Of course designing for an experience between people doesn't mean ignoring the interaction with the device, but it calls for taking something else into account. That "something else" is often another person or people. How do we, as developers of communication technologies, make the communications more interesting, more exciting and more stimulating for the receiver? How do we help our users meet the needs of the other people in their social network? How do we create a shared experience that is equally compelling for all participating parties? When we begin to think like this, we truly start to think of designing social software, social applications, social media.

A lot of e-commerce web sites seem to be scrambling to figure out how to deal with the social networking phenomenon, and in my opinion there are a lot of knee-jerk reactions going on.  E-commerce sites shouldn't try to become social networking sites.  They should leverage their commerce platform to connect people to each other.
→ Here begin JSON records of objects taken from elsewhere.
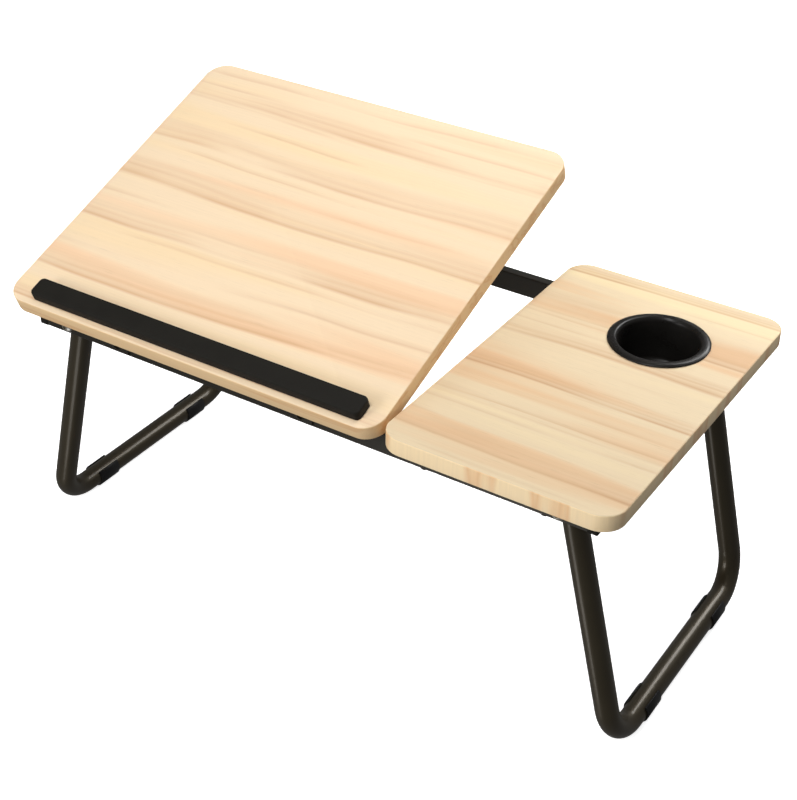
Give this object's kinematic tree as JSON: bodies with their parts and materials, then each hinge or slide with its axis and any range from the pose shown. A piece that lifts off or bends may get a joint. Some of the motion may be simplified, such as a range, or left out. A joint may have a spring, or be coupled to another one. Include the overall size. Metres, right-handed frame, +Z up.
{
  "type": "folding tray table",
  "caption": "Low tray table with a tilting reading board and book ledge, a fixed side board with a cup holder, and two folding tube legs.",
  "frame": {"origin": "on the floor, under the middle of the table's box, with the legs out and the reading board at 20.5 degrees", "axes": "+X to the user's right along the table's length, from the reading board to the side board; +Y away from the user; +Z up"},
  "size_m": [0.626, 0.338, 0.378],
  "materials": {
    "wood": "pale straight-grained laminate with soft darker streaks, satin",
    "black_steel": "black powder coat, fine texture",
    "bronze": "dark bronze-black powder coat, semi-gloss",
    "plastic": "moulded black plastic, fine grain",
    "rubber": "black rubber, matt",
    "nylon": "natural nylon",
    "zinc": "bright zinc plating"
  },
  "bodies": {
    "frame": {"side_board": "wood", "cup_insert": "plastic", "cup_ring": "plastic", "front_rail": "black_steel", "rear_rail": "black_steel", "rail_plug_front_left": "plastic", "rail_plug_front_right": "plastic", "rail_plug_rear_left": "plastic", "rail_plug_rear_right": "plastic", "stop_bar_left": "black_steel", "stop_bar_right": "black_steel", "track_bar_left": "black_steel", "track_bar_right": "black_steel", "side_board_screw_1": "zinc", "side_board_screw_2": "zinc", "side_board_screw_3": "zinc", "side_board_screw_4": "zinc", "pivot_bolt_front_left": "zinc", "pivot_bolt_front_right": "zinc", "pivot_bolt_rear_left": "zinc", "pivot_bolt_rear_right": "zinc", "pivot_nut_front_left": "zinc", "pivot_nut_front_right": "zinc", "pivot_nut_rear_left": "zinc", "pivot_nut_rear_right": "zinc", "pivot_washer_front_left": "nylon", "pivot_washer_front_right": "nylon", "pivot_washer_rear_left": "nylon", "pivot_washer_rear_right": "nylon", "hinge_ear_left": "black_steel", "hinge_ear_right": "black_steel"},
    "reading_board": {"tilt_board": "wood", "book_ledge": "plastic", "ledge_screw_1": "zinc", "ledge_screw_2": "zinc", "ledge_screw_3": "zinc", "hinge_block_left": "nylon", "hinge_block_right": "nylon", "hinge_pin_left": "zinc", "hinge_pin_right": "zinc", "prop_bracket_left": "zinc", "prop_bracket_right": "zinc", "prop_bracket_left_screw_1": "zinc", "prop_bracket_left_screw_2": "zinc", "prop_bracket_right_screw_1": "zinc", "prop_bracket_right_screw_2": "zinc", "prop_pivot_rod": "zinc"},
    "prop": {"prop_arm_left": "black_steel", "prop_arm_right": "black_steel", "prop_foot_rod": "zinc", "foot_rod_nut": "zinc"},
    "knob": {"clamp_knob": "plastic"},
    "leg_left": {"left_leg": "bronze", "foot_sleeve_front_left": "rubber", "foot_sleeve_rear_left": "rubber"},
    "leg_right": {"right_leg": "bronze", "foot_sleeve_front_right": "rubber", "foot_sleeve_rear_right": "rubber"}
  },
  "joints": [
    {"name": "board_tilt", "type": "hinge", "parent": "frame", "child": "reading_board", "pos_m": [-0.0875, -0.154, 0.25697], "axis": [1, 0, 0], "range_deg": [-20.5, 14.5]},
    {"name": "prop_fold", "type": "hinge", "parent": "reading_board", "child": "prop", "pos_m": [-0.13, -0.03271, 0.2895], "axis": [1, 0, 0], "range_deg": [-29, 41]},
    {"name": "knob_turn", "type": "hinge", "parent": "prop", "child": "knob", "pos_m": [-0.1983, 0.08017, 0.23449], "axis": [1, 0, 0], "range_deg": [0, 270]},
    {"name": "left_leg_fold", "type": "hinge", "parent": "frame", "child": "leg_left", "pos_m": [-0.2455, 0, 0.23747], "axis": [0, -1, 0], "range_deg": [0, 103.9]},
    {"name": "right_leg_fold", "type": "hinge", "parent": "frame", "child": "leg_right", "pos_m": [0.2455, 0, 0.23747], "axis": [0, 1, 0], "range_deg": [0, 103.9]}
  ],
  "couplings": [
    {"joint": "prop_fold", "follows": "board_tilt", "ratio": -2}
  ]
}
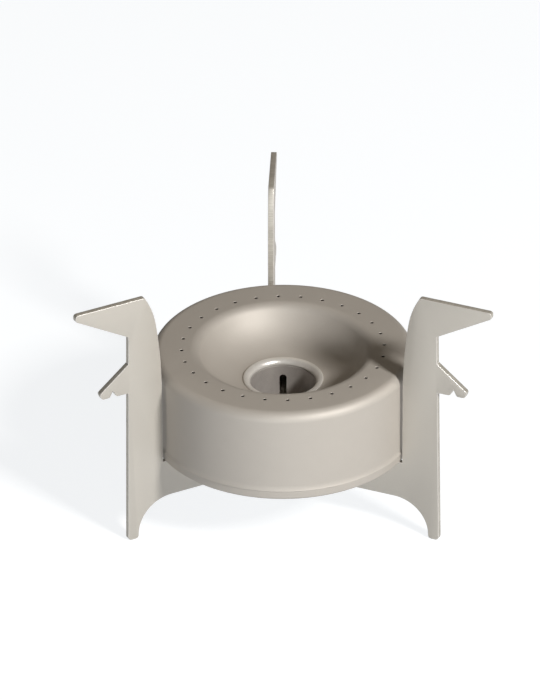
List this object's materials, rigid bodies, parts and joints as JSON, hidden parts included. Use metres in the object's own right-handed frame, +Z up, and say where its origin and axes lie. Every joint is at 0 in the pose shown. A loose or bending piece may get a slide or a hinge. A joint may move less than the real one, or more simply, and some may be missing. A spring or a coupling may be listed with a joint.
{
  "type": "spirit burner with three-plate stand",
  "caption": "Low round spirit burner with a ring of jets and an open well, resting on interlocking flat plates whose feet, arms, beaks and spurs hold a pot above the flame.",
  "frame": {"origin": "middle of the floor of the fuel well, on the burner's axis; the feet stand 21.0 mm below", "axes": "+Z up along the burner's axis, +Y towards the back plate, +X to the right seen from the front"},
  "size_m": [0.1041, 0.0911, 0.0696],
  "materials": {
    "plate_titanium": "bead-blasted titanium plate, warm grey, matt",
    "blasted_titanium": "bead-blasted titanium sheet, warm grey, matt",
    "drawn_titanium": "drawn titanium tube, satin",
    "wick_felt": "needled glass-fibre felt, off-white"
  },
  "bodies": {
    "left_plate": {"left_leg_plate": "plate_titanium"},
    "right_plate": {"right_leg_plate": "plate_titanium"},
    "back_plate": {"back_leg_plate": "plate_titanium"},
    "burner": {"burner_shell": "blasted_titanium", "base_pan": "blasted_titanium", "fuel_tube": "drawn_titanium", "wick_ring": "wick_felt"}
  },
  "joints": [
    {"name": "right_plate_lift", "type": "slide", "parent": "left_plate", "child": "right_plate", "axis": [0, 0, 1], "range_m": [0, 0.075]},
    {"name": "back_plate_lift", "type": "slide", "parent": "right_plate", "child": "back_plate", "axis": [0, 0, 1], "range_m": [0, 0.075]},
    {"name": "burner_lift", "type": "slide", "parent": "back_plate", "child": "burner", "axis": [0, 0, 1], "range_m": [0, 0.055]}
  ]
}
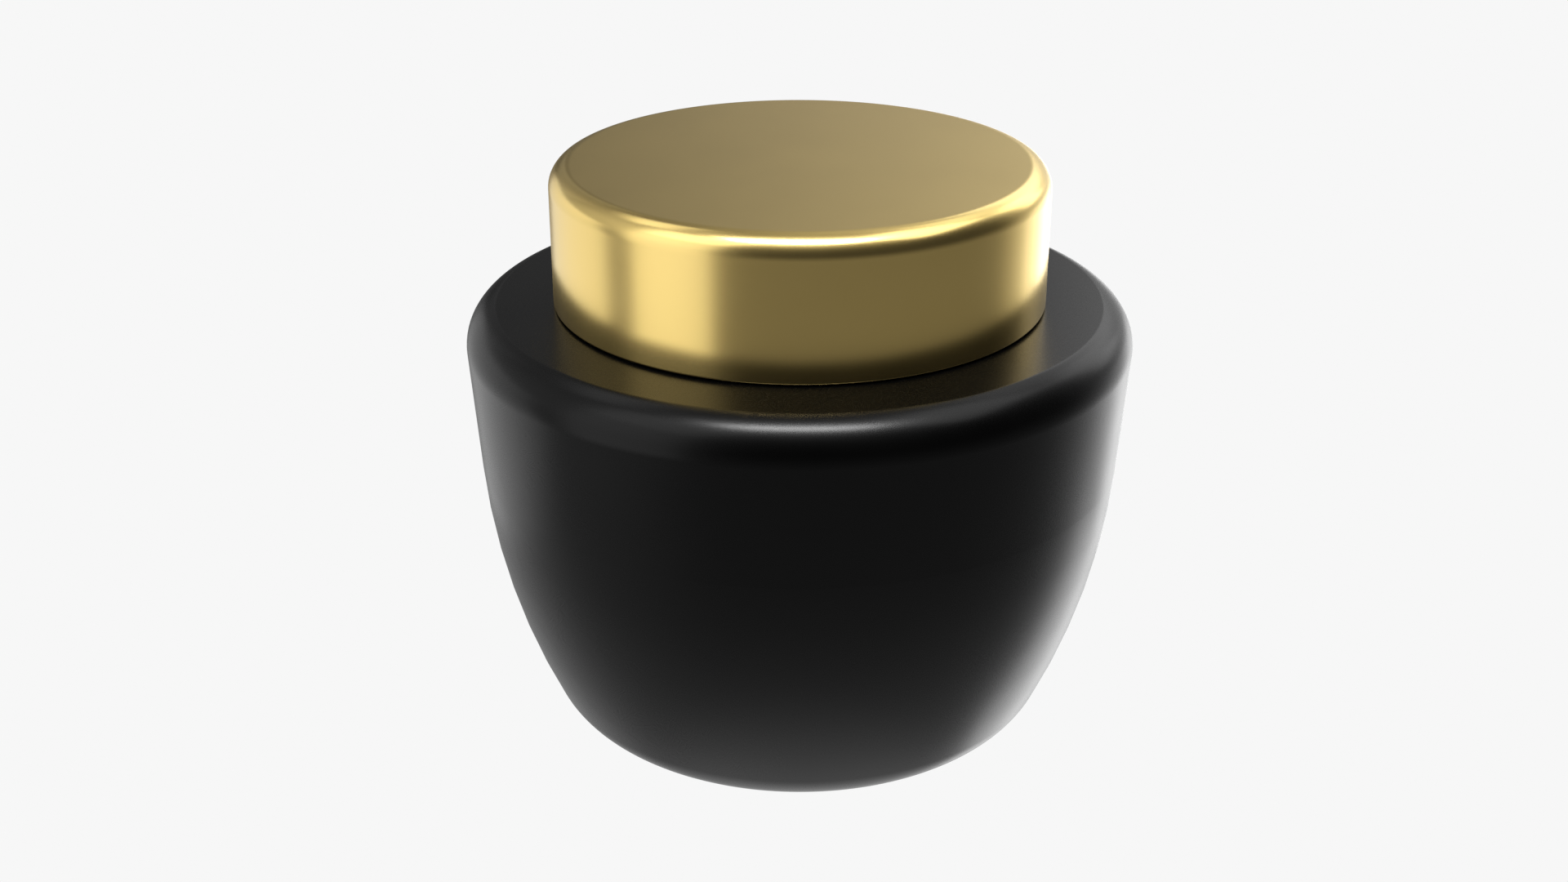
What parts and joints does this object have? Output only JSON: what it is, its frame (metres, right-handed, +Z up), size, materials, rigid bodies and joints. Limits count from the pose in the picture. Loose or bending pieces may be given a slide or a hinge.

A great example is Facebook apps.  eBay has a brand new Facebook application that allows users to connect their eBay profiles to their Facebook accounts.  You can see others' watch lists and even add items to their list if you think they might be interested.  It's also another avenue for sellers to showcase the items they have for sale.  By using its commerce platform to integrate into an existing social networking site, eBay is building on its strength as an online retailer and plugging into an enormous network without re-inventing the wheel by trying to become a social networking site unto itself.